N°107 – Raconter l’histoire de la Polynésie grâce à la pierre
Service de la Culture et du Patrimoine – Pu no te Ta’ere e no te Faufa’a Tumu
Musée de Tahiti et des Îles – Te Fare Manaha
Rencontre avec Tamara Maric, archéologue au Service de la Culture et du Patrimoine.
Texte : LR.
Deux archéologues, Andrew McAlister, basé à Auckland, et Aymeric Hermann, basé à Tahiti, ont passé deux semaines en juin à étudier les réserves lithiques du Musée de Tahiti et des Îles et du Service de la Culture et du Patrimoine. Objectif : mieux connaître les échanges entre les premiers Polynésiens.
Saviez-vous que les pierres parlent ? Elles racontent des histoires, des traversées incroyables, des échanges, des péripéties. Elles racontent la Polynésie et ses premiers habitants qui taillaient la pierre, en faisaient des penu ou encore des toki, et ses grands navigateurs qui les échangeaient dans tout le Pacifique. C’est ce récit que sont venus chercher et écrire Andrew McAlister et Aymeric Hermann, au mois de juin dernier. Les deux archéologues, respectivement rattachés à l’université d’Auckland pour le premier et au Centre international de recherche archéologique sur la Polynésie (CIRAP) de l’Université de la Polynésie française pour le second, sont venus explorer les collections du Musée de Tahiti et des Îles et du Service de la Culture et du Patrimoine pendant deux semaines. Ils ont plus précisément étudié des outils en pierre comme des herminettes, des pilons ou encore des éclats provenant de ces outils ou des déchets de débitage, trouvés lors de fouilles archéologiques. Il s’agissait tout d’abord de déterminer la provenance de ces pierres. Pour cela, ils ont utilisé une machine spéciale : un « portable x-ray fluorescence » appelé aussi pXRF. Un appareil capable d’analyser les compositions chimiques des roches constituant les
objets grâce a un rayon X. Concrètement, l’outil en pierre est posé sur la machine et celle-ci, grâce au rayon X, mesure l’énergie qui est renvoyée et donne la composition de la roche. Un procédé non seulement rapide mais également non destructeur pour les pièces car il fallait autrefois forer la pierre pour en prélever un bout a analyser en laboratoire. De plus, cet appareil se transporte facilement, permettant de faire les analyses sur place au lieu de faire subir aux objets de longs transports jusqu’à un laboratoire. Ces résultats sont ensuite rapprochés d’autres analyses effectuées sur les différentes carrières de Polynésie d’ou proviennent les pierres. Des sites déjà fouillés et datés dont la composition des roches est connue. Les pierres de Polynésie sont en effet toutes issues de l’activité volcanique et chaque volcan a sa propre signature chimique.
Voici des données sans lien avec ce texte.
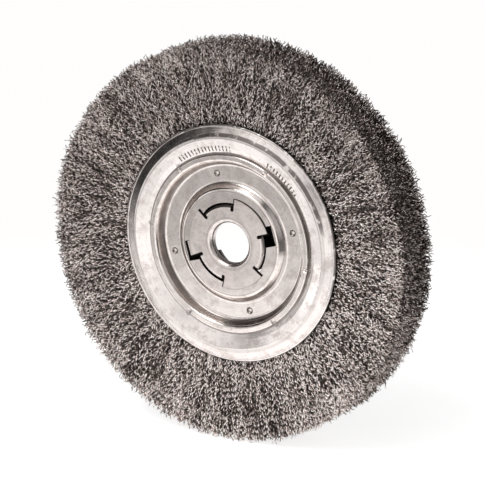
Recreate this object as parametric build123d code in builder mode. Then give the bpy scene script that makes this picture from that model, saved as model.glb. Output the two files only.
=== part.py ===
from build123d import *
import math
import os

# A crimped-wire wheel brush for a bench grinder: four ring brushes stacked on a drum, gripped between
# two pressed face plates that two hub discs are curled over, with a stamped adapter in the arbor hole.
# Millimetres. The wheel turns about Y, its front faces -Y, and the origin is the wheel's centre.
# Sections are drawn as (radius, y) and revolved about Y.

# ---- driving dimensions ----
tip_radius = 122.0            # wire tips
tip_half_width = 17.0         # half the face width at the tips
section_count = 4             # ring brushes side by side

hole_radius = 25.4            # two-inch arbor hole
keyway_width = 12.7
keyway_radius = 31.75
keyway_angle = 17.0           # direction of the keyway pair
hub_half_width = 12.7         # boss faces, one inch apart

disc_sheet = 1.6              # hub disc thickness
boss_radius = 33.9
boss_foot_radius = 37.3
land_height = 8.8             # recessed land between boss and wall
wall_foot_radius = 48.8
wall_top_radius = 51.5
curl_height = 14.8            # top of the curled lip
curl_radius = 55.6            # outer edge of the curled lip
curl_edge_round = 0.96
disc_bends = [1.8, 3.2, 2.8, 2.0]
groove_radius = 32.5          # ring mark on the boss face
groove_width = 0.5
groove_depth = 0.3
dimple_radius = 43.1          # circle that the four dimples lie on
dimple_angle = 15.7
dimple_count = 4
dimple_ball = 2.5
dimple_depth = 1.2
stake_angles = (62, 130, 175, 239, 306, 351)   # crimps that lock the curl to the plate
stake_tool_radius = 1.9       # round punch laid along the radius
stake_depth = 0.95
stake_length = 6.0

plate_sheet = 1.5             # face plate thickness
plate_radius = 73.9
plate_edge_height = 12.7      # sheet just inside the hemmed rim
flange_height = 15.9          # highest stretch of the face plate
plate_inner_radius = 53.9     # edge of the plate, held under the curl
valley_radius = 56.6
flange_start_radius = 59.5
flange_start_height = 14.2
flange_end_radius = 66.2
plate_bends = [1.4, 6.0, 3.0]
rim_bead = 1.0                # round bead that hems the plate's rim
rim_rise = 0.25               # how far the bead stands above the sheet

spacer_wall = 1.2             # tube between the two bosses
drum_radius = 59.6            # drum that the ring brushes sit on
drum_wall = 3.0
channel_sheet = 0.8
channel_width = 6.2
channel_depth = 6.8
anchor_wire = 1.5             # radius of the anchor ring's round section
pack_half_width = 12.6        # the four channels together
pinch_half_width = 10.8       # wires where the plate rims squeeze them

adapter_sheet = 1.0
bore_radius = 12.7            # one-inch bore
mouth_radius = 15.6
collar_depth = 5.0
lobe_radius = 28.5
tab_angles = (112, 232, 352)
tab_span = 54.0
tab_bend_radius = 2.2
tab_depth = 14.5
tab_clearance = 1.2
tab_root_radius = 16.6        # where the tabs' sheet starts, inside the lobes
relief_width = 2.2
relief_start_radius = 21.6
relief_depth = 0.75
dart_radius = 0.9             # small dart pressed into the middle of each bend
dart_depth = 0.45
tongue_start_radius = 17.6
tongue_radius = 29.1          # flat tongue over the covered keyway
tongue_width = 12.2
foot_angle = 24.0             # the tab beside the open keyway widens to a foot under its lobe
foot_span = 13.6
foot_height = 12.3

# ---- worked-out values ----
curl_underside = curl_height - disc_sheet
pinch_radius = plate_radius - rim_bead
spacer_half_length = hub_half_width - disc_sheet
spacer_outer_radius = keyway_radius + spacer_wall
drum_half_length = curl_underside - plate_sheet
adapter_top = hub_half_width + adapter_sheet
tab_radius = hole_radius - tab_clearance
channel_base_radius = drum_radius
channel_lip_radius = channel_base_radius + channel_depth
anchor_ring_radius = channel_base_radius + channel_sheet + anchor_wire
fold_radius = anchor_ring_radius + anchor_wire       # where the wires leave the anchor ring

os.makedirs("parts", exist_ok=True)


def front(points):
    """Heights above the mid-plane, as (radius, y) points on the front side."""
    return [(radius, -height) for radius, height in points]


def save(builder, name):
    builder.part.label = name
    export_step(builder.part, f"parts/{name}.step")


def tangent_plane(angle, radius, height):
    """A plane facing forwards at a polar position, with its x along the radius."""
    place = Vector(radius, -height, 0).rotate(Axis.Y, -angle)
    return Plane(origin=place, x_dir=Vector(1, 0, 0).rotate(Axis.Y, -angle), z_dir=(0, -1, 0))


# ---- hub discs: boss, land, wall and curled lip, pressed from one sheet ----
disc_line = front([
    (hole_radius, hub_half_width),
    (boss_radius, hub_half_width),
    (boss_foot_radius, land_height),
    (wall_foot_radius, land_height),
    (wall_top_radius, curl_height),
    (curl_radius, curl_height),
])

with BuildPart() as front_hub_disc:
    with BuildSketch():
        with BuildLine():
            skin = FilletPolyline(*disc_line, radius=disc_bends)
            offset(skin, amount=disc_sheet, side=Side.LEFT)
        make_face()
    revolve(axis=Axis.Y)
    circles = front_hub_disc.edges().filter_by(GeomType.CIRCLE)
    curl_edges = circles.sort_by(SortBy.RADIUS)[-2:]
    fillet(curl_edges.sort_by(Axis.Y)[0], curl_edge_round)
    for turn in (0, 180):
        with BuildSketch(tangent_plane(keyway_angle + turn, keyway_radius, hub_half_width)):
            Rectangle(keyway_radius - bore_radius, keyway_width, align=(Align.MAX, Align.CENTER))
        extrude(amount=-2 * disc_sheet, mode=Mode.SUBTRACT)
    with BuildSketch(Plane.XZ.offset(hub_half_width)):
        Circle(groove_radius + groove_width / 2)
        Circle(groove_radius - groove_width / 2, mode=Mode.SUBTRACT)
    extrude(amount=-groove_depth, mode=Mode.SUBTRACT)
    for index in range(dimple_count):
        angle = dimple_angle + 360 / dimple_count * index
        with Locations(tangent_plane(angle, dimple_radius, land_height + dimple_ball - dimple_depth)):
            Sphere(dimple_ball, mode=Mode.SUBTRACT)
    for angle in stake_angles:
        with Locations(tangent_plane(angle, curl_radius, curl_height + stake_tool_radius - stake_depth)):
            Cylinder(stake_tool_radius, stake_length, rotation=(0, 90, 0), mode=Mode.SUBTRACT)
save(front_hub_disc, "front_hub_disc")

with BuildPart() as rear_hub_disc:
    mirror(front_hub_disc.part, about=Plane.XZ)
save(rear_hub_disc, "rear_hub_disc")

# ---- face plates: flat inner margin under the curl, raised flange, sloping hemmed rim ----
plate_line = front([
    (plate_inner_radius, curl_underside),
    (valley_radius, curl_underside),
    (flange_start_radius, flange_start_height),
    (flange_end_radius, flange_height),
    (pinch_radius, plate_edge_height),
])

with BuildPart() as front_face_plate:
    with BuildSketch():
        with BuildLine():
            skin = FilletPolyline(*plate_line, radius=plate_bends)
            offset(skin, amount=plate_sheet, side=Side.LEFT)
        make_face()
        with Locations((pinch_radius, rim_bead - rim_rise - plate_edge_height)):
            Circle(rim_bead)
    revolve(axis=Axis.Y)
save(front_face_plate, "front_face_plate")

with BuildPart() as rear_face_plate:
    mirror(front_face_plate.part, about=Plane.XZ)
save(rear_face_plate, "rear_face_plate")

# ---- inner tubes: the spacer carries the clamping load, the drum carries the ring brushes ----
with BuildPart() as hub_spacer:
    with BuildSketch(Plane.XZ):
        Circle(spacer_outer_radius)
        Circle(keyway_radius, mode=Mode.SUBTRACT)
    extrude(amount=spacer_half_length, both=True)
save(hub_spacer, "hub_spacer")

with BuildPart() as core_drum:
    with BuildSketch(Plane.XZ):
        Circle(drum_radius)
        Circle(drum_radius - drum_wall, mode=Mode.SUBTRACT)
    extrude(amount=drum_half_length, both=True)
save(core_drum, "core_drum")

# ---- ring brushes: a channel, the anchor ring inside it, and the wires folded round that ring ----
section_pitch = 2 * pack_half_width / section_count


def boundary(index, half_width):
    """The y of the boundary line between sections where the pack is this wide."""
    return half_width * (2 * index / section_count - 1)


for number in range(1, section_count + 1):
    middle = -pack_half_width + section_pitch * (number - 0.5)

    with BuildPart() as channel_ring:
        with BuildSketch():
            with Locations((channel_base_radius, middle)):
                Rectangle(channel_depth, channel_width, align=(Align.MIN, Align.CENTER))
            with Locations((channel_base_radius + channel_sheet, middle)):
                Rectangle(channel_depth, channel_width - 2 * channel_sheet,
                          align=(Align.MIN, Align.CENTER), mode=Mode.SUBTRACT)
        revolve(axis=Axis.Y)
    save(channel_ring, f"channel_ring_{number}")

    with BuildPart() as anchor_ring:
        with BuildSketch():
            with Locations((anchor_ring_radius, middle)):
                Circle(anchor_wire)
        revolve(axis=Axis.Y)
    save(anchor_ring, f"anchor_ring_{number}")

    throat = channel_width / 2 - channel_sheet
    near, far = number - 1, number
    with BuildPart() as wire_fill:
        with BuildSketch():
            with BuildLine():
                Polyline(
                    (fold_radius, middle - throat),
                    (channel_lip_radius, middle - throat),
                    (channel_lip_radius, boundary(near, pack_half_width)),
                    (pinch_radius, boundary(near, pinch_half_width)),
                    (tip_radius, boundary(near, tip_half_width)),
                    (tip_radius, boundary(far, tip_half_width)),
                    (pinch_radius, boundary(far, pinch_half_width)),
                    (channel_lip_radius, boundary(far, pack_half_width)),
                    (channel_lip_radius, middle + throat),
                    (fold_radius, middle + throat),
                    close=True,
                )
            make_face()
        revolve(axis=Axis.Y)
    save(wire_fill, f"wire_fill_{number}")

# ---- arbor adapter: three lobes on the boss face, three tabs bent into the hole, a drawn collar ----
lobe_line = front([
    (lobe_radius, adapter_top),
    (bore_radius, adapter_top),
    (bore_radius, adapter_top - collar_depth),
])
tab_line = front([
    (tab_root_radius, adapter_top),
    (tab_radius, adapter_top),
    (tab_radius, adapter_top - tab_depth),
])
diagonal = math.sqrt(0.5)
bend_middle = tab_bend_radius * diagonal
dart_reach = bend_middle + (dart_radius - dart_depth) * diagonal


def wedge(angle, span):
    """Corners of a wedge from the axis that covers this span of angle in the front view."""
    far_corners = [Vector(2 * lobe_radius, 0).rotate(Axis.Z, angle + side * span / 2) for side in (-1, 1)]
    return [Vector(0, 0), *far_corners]


with BuildPart() as bent_tabs:
    with BuildSketch():
        with BuildLine():
            bend = FilletPolyline(*tab_line, radius=tab_bend_radius)
            offset(bend, amount=adapter_sheet, side=Side.LEFT)
        make_face()
    revolve(axis=Axis.Y)
    with BuildSketch(Plane.XZ.offset(adapter_top)):
        for angle in tab_angles:
            with BuildLine():
                Polyline(*wedge(angle, tab_span), close=True)
            make_face()
    tab_zone = extrude(amount=-2 * tab_depth, mode=Mode.PRIVATE)
    with BuildSketch(Plane.XZ.offset(foot_height)):
        with BuildLine():
            Polyline(*wedge(foot_angle, foot_span), close=True)
        make_face()
    foot_zone = extrude(amount=-2 * tab_depth, mode=Mode.PRIVATE)
    add(tab_zone + foot_zone, mode=Mode.INTERSECT)

with BuildPart() as arbor_adapter:
    with BuildSketch():
        with BuildLine():
            skin = FilletPolyline(*lobe_line, radius=mouth_radius - bore_radius)
            offset(skin, amount=adapter_sheet, side=Side.RIGHT)
        make_face()
    revolve(axis=Axis.Y)
    with BuildSketch(tangent_plane(keyway_angle + 180, tongue_start_radius, adapter_top)):
        Rectangle(tongue_radius - tongue_start_radius, tongue_width, align=(Align.MIN, Align.CENTER))
    extrude(amount=-adapter_sheet)
    with BuildSketch(Plane.XZ.offset(adapter_top)):
        for angle in tab_angles:
            with BuildLine():
                Polyline(*wedge(angle, tab_span), close=True)
            make_face()
        Circle(tab_radius - tab_bend_radius, mode=Mode.SUBTRACT)
    extrude(amount=-adapter_sheet, mode=Mode.SUBTRACT)
    add(bent_tabs.part)
    for angle in tab_angles:
        dart_place = tangent_plane(angle, tab_radius - tab_bend_radius + dart_reach,
                                   adapter_top - tab_bend_radius + dart_reach)
        with Locations(dart_place):
            Sphere(dart_radius, mode=Mode.SUBTRACT)
        for side in (-1, 1):
            slot_angle = angle + side * tab_span / 2
            with BuildSketch(tangent_plane(slot_angle, relief_start_radius, adapter_top)):
                Rectangle(lobe_radius, relief_width, align=(Align.MIN, Align.CENTER))
                Circle(relief_width / 2)
            extrude(amount=-relief_depth, mode=Mode.SUBTRACT)
save(arbor_adapter, "arbor_adapter")
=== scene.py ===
import bpy
import math
import numpy as np
from mathutils import Matrix, Vector


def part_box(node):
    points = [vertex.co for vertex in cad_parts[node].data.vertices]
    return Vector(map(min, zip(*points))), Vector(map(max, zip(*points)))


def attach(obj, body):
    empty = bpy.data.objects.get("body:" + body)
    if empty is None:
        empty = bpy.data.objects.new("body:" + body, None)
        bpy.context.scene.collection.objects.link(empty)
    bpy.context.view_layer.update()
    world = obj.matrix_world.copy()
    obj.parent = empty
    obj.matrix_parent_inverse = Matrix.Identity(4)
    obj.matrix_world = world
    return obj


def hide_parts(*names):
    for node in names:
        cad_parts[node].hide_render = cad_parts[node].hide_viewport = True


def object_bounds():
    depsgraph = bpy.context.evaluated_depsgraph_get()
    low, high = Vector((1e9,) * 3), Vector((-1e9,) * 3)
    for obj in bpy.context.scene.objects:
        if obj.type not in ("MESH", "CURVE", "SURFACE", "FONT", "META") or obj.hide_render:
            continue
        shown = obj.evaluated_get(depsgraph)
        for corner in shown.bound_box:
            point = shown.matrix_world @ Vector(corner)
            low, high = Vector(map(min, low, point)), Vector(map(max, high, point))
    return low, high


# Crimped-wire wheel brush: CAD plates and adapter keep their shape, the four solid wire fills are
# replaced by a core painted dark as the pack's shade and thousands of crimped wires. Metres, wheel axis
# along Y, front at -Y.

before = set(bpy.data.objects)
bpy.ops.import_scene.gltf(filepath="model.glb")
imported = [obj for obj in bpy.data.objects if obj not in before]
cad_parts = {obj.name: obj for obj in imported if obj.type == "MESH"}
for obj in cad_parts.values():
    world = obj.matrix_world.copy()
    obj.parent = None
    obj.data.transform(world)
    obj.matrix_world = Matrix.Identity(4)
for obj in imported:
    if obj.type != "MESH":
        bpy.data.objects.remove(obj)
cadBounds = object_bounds()
print("frame loaded")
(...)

Il s’agit ensuite de trouver les similitudes des compositions entre les outils étudiés et les sites pour déterminer la provenance de ces mêmes outils. « Il est possible de tracer les échanges entre les îles et les transports de ces objets dans le temps », explique Aymeric Hermann. Des études précédentes ont déjà démontré que des pierres de l’île de Eiao aux Marquises étaient largement exportées dans différents archipels de la Polynésie jusque vers 1 500 après J-C. Des analyses pétrochimiques des roches, débutées il y a une vingtaine d’années, ont permis de reconnaître des échanges sur de très longues distances entre les peuples polynésiens. Ces échanges ont commencé dès le début du peuplement pour ensuite se raréfier. Apres 1 500, ils s’estompent, les mouvements entre les archipels éloignés sont moins fréquents et certaines routes n’étaient quasiment plus empruntées. Les archéologues donnent différentes explications : les communautés sont bien installées, les échanges sont longs et périlleux et peut-être moins nécessaires. Le phénomène El Nino qui fait son apparition à cette époque a peut-être aussi provoqué des conditions climatiques plus difficiles pour la navigation.
Pour mieux comprendre et retracer ces échanges dans le temps, des missions comme celle d’Andrew McAlister et d’Aymeric Hermann sont nécessaires. Les services ou institutions du Pays ne sont pas équipés de matériels permettant de telles analyses. Lors de ces deux semaines, les archéologues ont étudié des pièces de plusieurs sites : celles des fouilles a Huahine, et d’autres de Maupiti, Tubuai, Tetiaroa, Ua Huka… Les chercheurs espèrent publier les premiers résultats d’ici l’année prochaine et contribuer ainsi a retracer le récit de la Polynésie grâce a l’histoire de ses pierres.